* _Data extract_
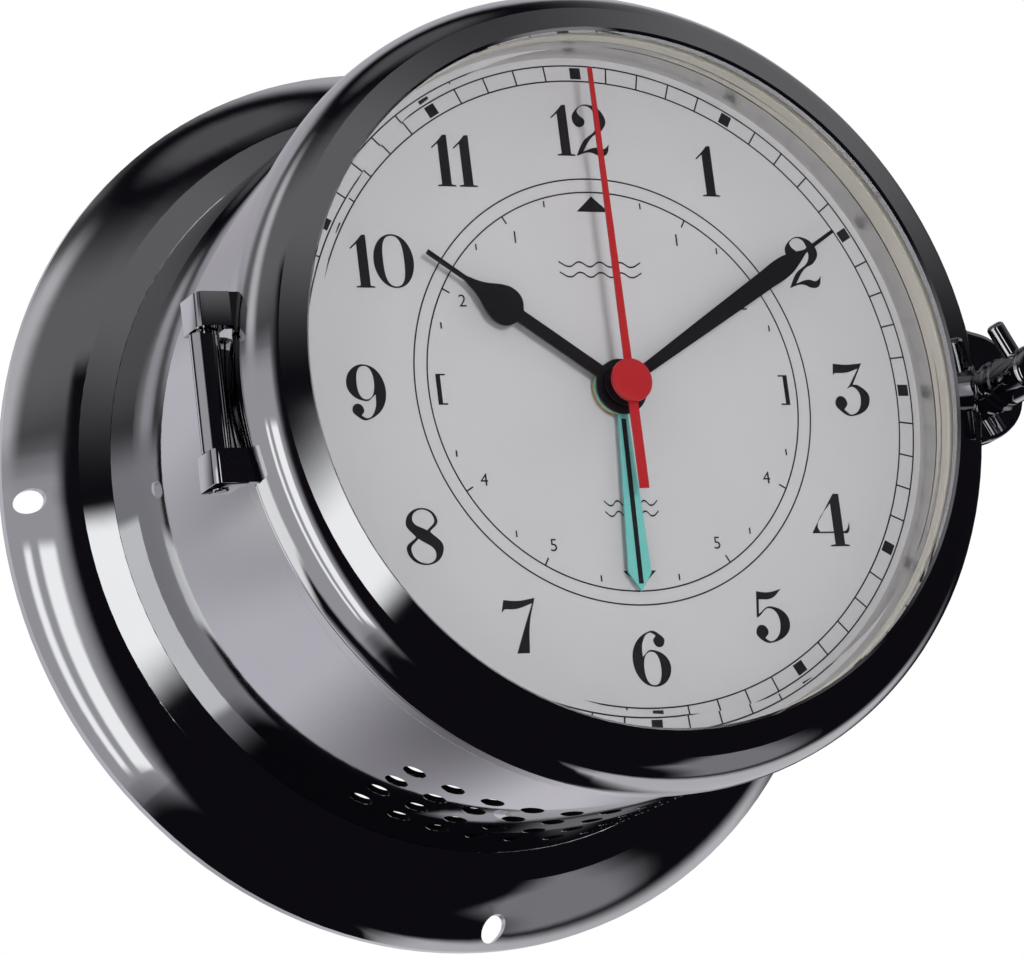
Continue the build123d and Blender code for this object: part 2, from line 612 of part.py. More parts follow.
def make_bushing():
    """The threaded brass tube of the movement, which passes through the dial."""
    bore = TIDE_TUBE_R + RUNNING
    back = MOVEMENT_FRONT - MOVEMENT_WALL - BUSHING_FLANGE_HEIGHT
    flange = tube(BUSHING_R + BUSHING_FLANGE, bore, back, BUSHING_FLANGE_HEIGHT)
    neck = tube(BUSHING_R - BUSHING_STEP - SEAT, bore, back, MOVEMENT_FRONT - back)
    upper = tube(BUSHING_R, bore, MOVEMENT_FRONT, FRONT_DEPTH + NUT_THICKNESS + NUT_SHOW - MOVEMENT_FRONT)
    return flange + neck + upper


def make_nut():
    """The thin nut that clamps the dial to the movement."""
    hexagon = RegularPolygon(NUT_ACROSS / 2, 6, major_radius=False) - Circle(BUSHING_R + SEAT)
    return extrude(front(FRONT_DEPTH) * hexagon, NUT_THICKNESS)


def make_pad():
    """The rubber pad between the movement and the dial."""
    return tube(BUSHING_R + PAD_WIDTH, BUSHING_R + SEAT, MOVEMENT_FRONT, PAD_THICKNESS)


def make_movement_cover():
    """The back cover of the movement, with the battery bay let into it and the hole for the knob's tube."""
    inside = MOVEMENT_SIZE - 2 * (MOVEMENT_WALL + SEAT)
    corner = MOVEMENT_CORNER - MOVEMENT_WALL
    bay = Rectangle(BATTERY_LENGTH + 2 * BAY_GAP, 2 * (BATTERY_R + BAY_GAP))
    around = Rectangle(BATTERY_LENGTH + 2 * (BAY_GAP + BAY_WALL), 2 * (BATTERY_R + BAY_GAP + BAY_WALL))
    depth = MOVEMENT_THICKNESS - MOVEMENT_WALL - PLAY
    cover = movement_square(inside, MOVEMENT_BACK, COVER_THICKNESS, corner)
    cover += (extrude(front(MOVEMENT_BACK) * Pos(0, BATTERY_Z) * around, depth)
              & movement_square(inside, MOVEMENT_BACK, depth, corner))
    cover -= extrude(front(MOVEMENT_BACK - THROUGH) * Pos(0, BATTERY_Z) * bay, depth + 2 * THROUGH)
    return cover - hole(MINUTE_TUBE_R + RUNNING, MOVEMENT_BACK, COVER_THICKNESS)


def make_battery():
    """The cell with the raised cap at its positive end."""
    bottom = (Align.CENTER, Align.CENTER, Align.MIN)
    length = BATTERY_LENGTH - 2 * (CONTACT_THICKNESS + PLAY) - BATTERY_CAP
    cell = Cylinder(BATTERY_R, length, align=bottom)
    cell = chamfer(cell.edges().filter_by(GeomType.CIRCLE), BATTERY_BREAK)
    cap = Pos(0, 0, length) * Cylinder(BATTERY_CAP_R, BATTERY_CAP, align=bottom)
    start = CONTACT_THICKNESS + PLAY - BATTERY_LENGTH / 2
    return Pos(start, -BATTERY_DEPTH, BATTERY_Z) * Rot(0, 90, 0) * (cell + cap)


def make_contacts():
    """The two spring plates at the ends of the battery bay."""
    x = (BATTERY_LENGTH - CONTACT_THICKNESS) / 2
    plate = Box(CONTACT_THICKNESS, 2 * CONTACT_HALF, 2 * CONTACT_HALF)
    return Compound([Pos(side * x, -BATTERY_DEPTH, BATTERY_Z) * plate for side in (-1, 1)])


def make_knob():
    """The fluted setting knob behind the movement."""
    knob = disc(KNOB_R, KNOB_BACK, KNOB_HEIGHT)
    knob = chamfer(knob.faces().sort_by(Axis.Y)[-1].edges(), KNOB_BREAK)
    flute = hole(KNOB_FLUTE_R, KNOB_BACK, KNOB_HEIGHT, z=KNOB_R)
    knob -= [clockwise(flute, i * 360 / KNOB_FLUTES) for i in range(KNOB_FLUTES)]
    return knob - disc(MINUTE_TUBE_R + PRESS, KNOB_BACK + KNOB_HEIGHT - KNOB_GRIP, KNOB_HEIGHT)


def hand_tube(radius, bore, hand_depth, back):
    """The tube of a hand, from inside the movement up to the front of its hand."""
    return tube(radius, bore, back, hand_depth + HAND_THICKNESS - back)


def make_tide_tube():
    """The outermost tube, which carries the tide hand."""
    return hand_tube(TIDE_TUBE_R, HOUR_TUBE_R + RUNNING, TIDE_HAND_DEPTH, MOVEMENT_FRONT - TUBE_ROOT)


def make_hour_tube():
    """The tube that carries the hour hand."""
    back = MOVEMENT_FRONT - TUBE_ROOT - TUBE_STEP
    return hand_tube(HOUR_TUBE_R, MINUTE_TUBE_R + RUNNING, HOUR_HAND_DEPTH, back)


def make_minute_tube():
    """The long tube that carries the minute hand and, behind the movement, the setting knob."""
    back = KNOB_BACK + KNOB_HEIGHT - KNOB_GRIP
    return hand_tube(MINUTE_TUBE_R, SECOND_ARBOR_R + RUNNING, MINUTE_HAND_DEPTH, back)


def make_second_arbor():
    """The thin arbor of the second hand."""
    back = MOVEMENT_FRONT - TUBE_ROOT - 2 * TUBE_STEP
    return disc(SECOND_ARBOR_R, back, CAP_DEPTH - back)


def cut_hand(blade, depth, bore, angle):
    """A flat hand cut from sheet with a round boss, bored for its tube and turned to its rest angle."""
    plate = extrude(front(depth) * (Circle(bore + HUB_FLANGE) + blade), HAND_THICKNESS)
    return clockwise(plate - hole(bore + PRESS, depth, HAND_THICKNESS), angle)


def both_sides(right, root, point):
    """A blade's face from the edges of its right side, the half width of its root and that of its point."""
    left = [mirror(edge, Plane.YZ) for edge in right]
    end = right[-1] @ 1
    tip = Line((point, end.Y), (-point, end.Y))
    return make_face(right + [tip] + left + [Line((-root, 0), (root, 0))])


def make_tide_hand():
    """The broad straight tide hand with a pointed end."""
    half = TIDE_HAND_HALF
    shoulder = TIDE_HAND_LENGTH - TIDE_HAND_POINT
    blade = make_face(Polyline((-half, 0), (-half, shoulder), (0, TIDE_HAND_LENGTH), (half, shoulder),
                               (half, 0), close=True))
    return cut_hand(blade, TIDE_HAND_DEPTH, TIDE_TUBE_R, TIDE_ANGLE)


def make_hour_hand():
    """The hour hand: a slim stem, a pear-shaped swell and a long point."""
    stem_end = (HOUR_STEM_HALF, HOUR_STEM_END)
    right = [
        Line((HOUR_STEM_HALF, 0), stem_end),
        Spline(stem_end, (HOUR_SWELL_HALF, HOUR_SWELL_AT), (HOUR_WAIST_HALF, HOUR_WAIST_AT),
               (POINT_HALF, HOUR_HAND_LENGTH), tangents=((0.25, 1), (-0.08, 1))),
    ]
    blade = both_sides(right, HOUR_STEM_HALF, POINT_HALF)
    return cut_hand(blade, HOUR_HAND_DEPTH, HOUR_TUBE_R, HOUR_ANGLE)


def make_minute_hand():
    """The minute hand: a long taper that widens outwards, then a needle point."""
    right = [
        Spline((MINUTE_ROOT_HALF, 0), (MINUTE_MIDDLE_HALF, MINUTE_MIDDLE_AT), (MINUTE_SWELL_HALF, MINUTE_SWELL_AT),
               (MINUTE_NECK_HALF, MINUTE_NECK_AT), (POINT_HALF, MINUTE_HAND_LENGTH),
               tangents=((0.02, 1), (-0.03, 1))),
    ]
    blade = both_sides(right, MINUTE_ROOT_HALF, POINT_HALF)
    return cut_hand(blade, MINUTE_HAND_DEPTH, MINUTE_TUBE_R, MINUTE_ANGLE)


def make_second_hand():
    """The thin second hand with its counterweight."""
    root, long, tail = SECOND_ROOT_HALF, SECOND_HAND_LENGTH, -SECOND_TAIL_LENGTH
    blade = make_face(Polyline((-root, tail), (-POINT_HALF, long), (POINT_HALF, long), (root, tail), close=True))
    return cut_hand(blade, SECOND_HAND_DEPTH, SECOND_ARBOR_R, SECOND_ANGLE)


def make_second_cap():
    """The round cap on the hub of the second hand."""
    cap = disc(SECOND_CAP_R, CAP_DEPTH, SECOND_CAP_HEIGHT)
    return fillet(cap.faces().sort_by(Axis.Y)[0].edges(), SECOND_CAP_ROUND)


NODES = {
    "base": make_base,
    "drum": make_drum,
    "hinge_leaf": make_hinge_leaf,
    "hinge_pin": make_hinge_pin,
    "latch_lug": make_latch_lug,
    "latch_bush": make_latch_bush,
    "bezel": make_bezel,
    "bezel_gasket": make_gasket,
    "glass": make_glass,
    "glass_seal": make_glass_seal,
    "glass_ring": make_glass_ring,
    "latch_collar": make_latch_collar,
    "latch_screw": make_latch_screw,
    "latch_bar": make_latch_bar,
    "dial": make_dial,
    "dial_feet": make_dial_feet,
    "dial_foot_spacers": make_foot_spacers,
    "dial_screws": make_dial_screws,
    "rehaut": make_rehaut,
    "movement_case": make_movement,
    "movement_cover": make_movement_cover,
    "movement_pad": make_pad,
    "movement_bushing": make_bushing,
    "dial_nut": make_nut,
    "battery": make_battery,
    "battery_contacts": make_contacts,
    "setting_knob": make_knob,
    "tide_tube": make_tide_tube,
    "tide_hand": make_tide_hand,
    "hour_tube": make_hour_tube,
    "hour_hand": make_hour_hand,
    "minute_tube": make_minute_tube,
    "minute_hand": make_minute_hand,
    "second_arbor": make_second_arbor,
    "second_hand": make_second_hand,
    "second_cap": make_second_cap,
}

os.makedirs("parts", exist_ok=True)
for node, make in NODES.items():
    save(make(), node)
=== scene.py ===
"""Bulkhead tide clock: finishes, dial printing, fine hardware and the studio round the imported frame."""
import logging
from dataclasses import dataclass, field
from enum import Enum
from math import asin, cos, degrees, pi, radians, sin

import bmesh
import bpy
from mathutils import Matrix, Vector


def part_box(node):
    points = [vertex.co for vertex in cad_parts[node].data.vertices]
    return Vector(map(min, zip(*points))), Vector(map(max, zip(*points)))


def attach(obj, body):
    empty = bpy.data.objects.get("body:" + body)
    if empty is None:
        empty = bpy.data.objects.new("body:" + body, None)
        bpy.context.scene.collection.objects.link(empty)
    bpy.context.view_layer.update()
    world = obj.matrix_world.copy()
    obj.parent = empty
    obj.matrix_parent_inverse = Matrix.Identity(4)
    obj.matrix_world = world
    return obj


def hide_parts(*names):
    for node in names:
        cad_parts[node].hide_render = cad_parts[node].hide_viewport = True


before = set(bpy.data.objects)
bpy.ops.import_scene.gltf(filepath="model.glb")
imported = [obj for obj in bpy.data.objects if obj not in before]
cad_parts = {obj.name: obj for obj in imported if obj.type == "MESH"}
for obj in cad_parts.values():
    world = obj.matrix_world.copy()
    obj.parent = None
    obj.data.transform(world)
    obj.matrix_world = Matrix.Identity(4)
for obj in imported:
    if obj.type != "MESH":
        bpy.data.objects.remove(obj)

LOG = logging.getLogger("clock")
MM = 0.001
AXIS = Vector((0.0, 1.0, 0.0))
FACING = Matrix.Rotation(pi / 2, 4, "X")
UPRIGHT = Matrix.Rotation(-pi / 2, 4, "X")
SHARP_ANGLE = radians(32)


class Body(Enum):
    """The moving groups of the frame that new pieces ride on."""

    CASE = "case"
    FRONT = "front"
    SCREW = "closing_screw"
    TIDE = "tide_indicator"
    HOUR = "hour_indicator"
    MINUTE = "minute_indicator"
    SECOND = "second_indicator"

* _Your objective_
Copy exactly the lines that run from the first line of the data to the line containing "return flange + neck + upper", please, with both ends included and nothing else.

* _Output below_
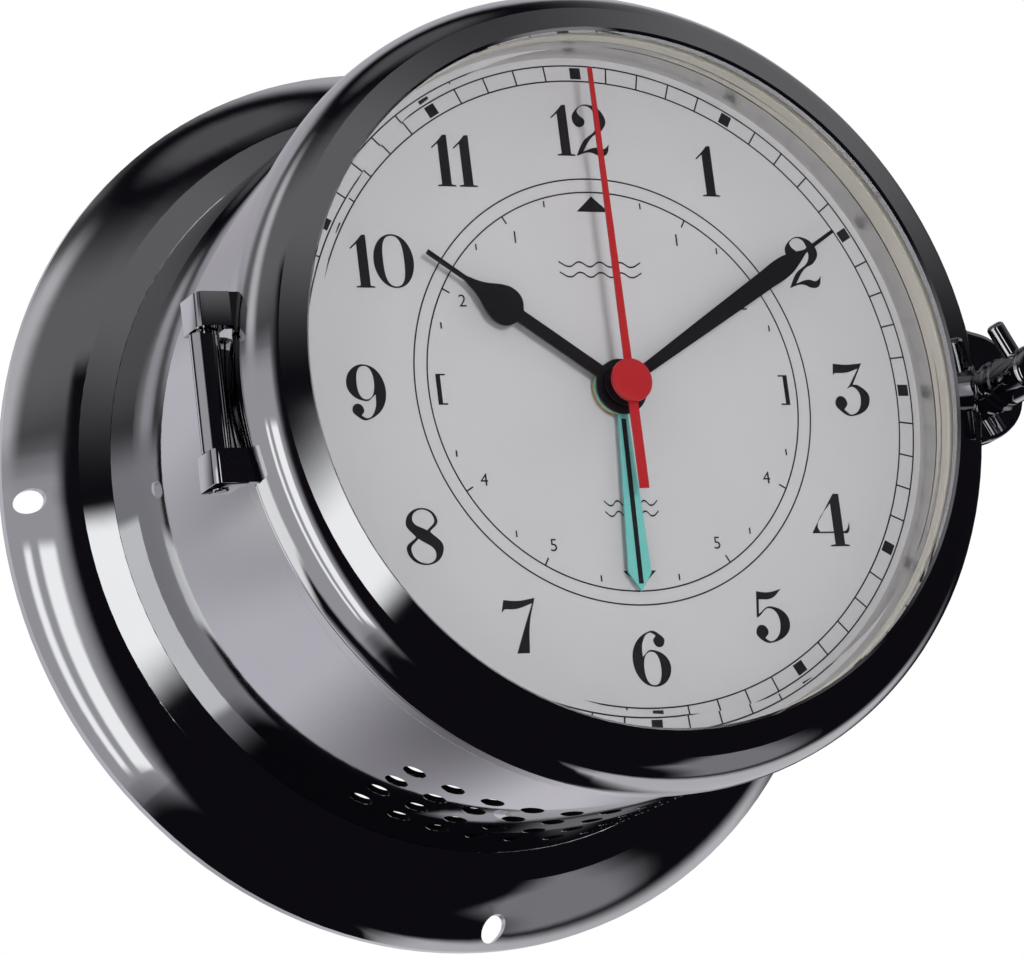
Continue the build123d and Blender code for this object: part 2, from line 612 of part.py. More parts follow.
def make_bushing():
    """The threaded brass tube of the movement, which passes through the dial."""
    bore = TIDE_TUBE_R + RUNNING
    back = MOVEMENT_FRONT - MOVEMENT_WALL - BUSHING_FLANGE_HEIGHT
    flange = tube(BUSHING_R + BUSHING_FLANGE, bore, back, BUSHING_FLANGE_HEIGHT)
    neck = tube(BUSHING_R - BUSHING_STEP - SEAT, bore, back, MOVEMENT_FRONT - back)
    upper = tube(BUSHING_R, bore, MOVEMENT_FRONT, FRONT_DEPTH + NUT_THICKNESS + NUT_SHOW - MOVEMENT_FRONT)
    return flange + neck + upper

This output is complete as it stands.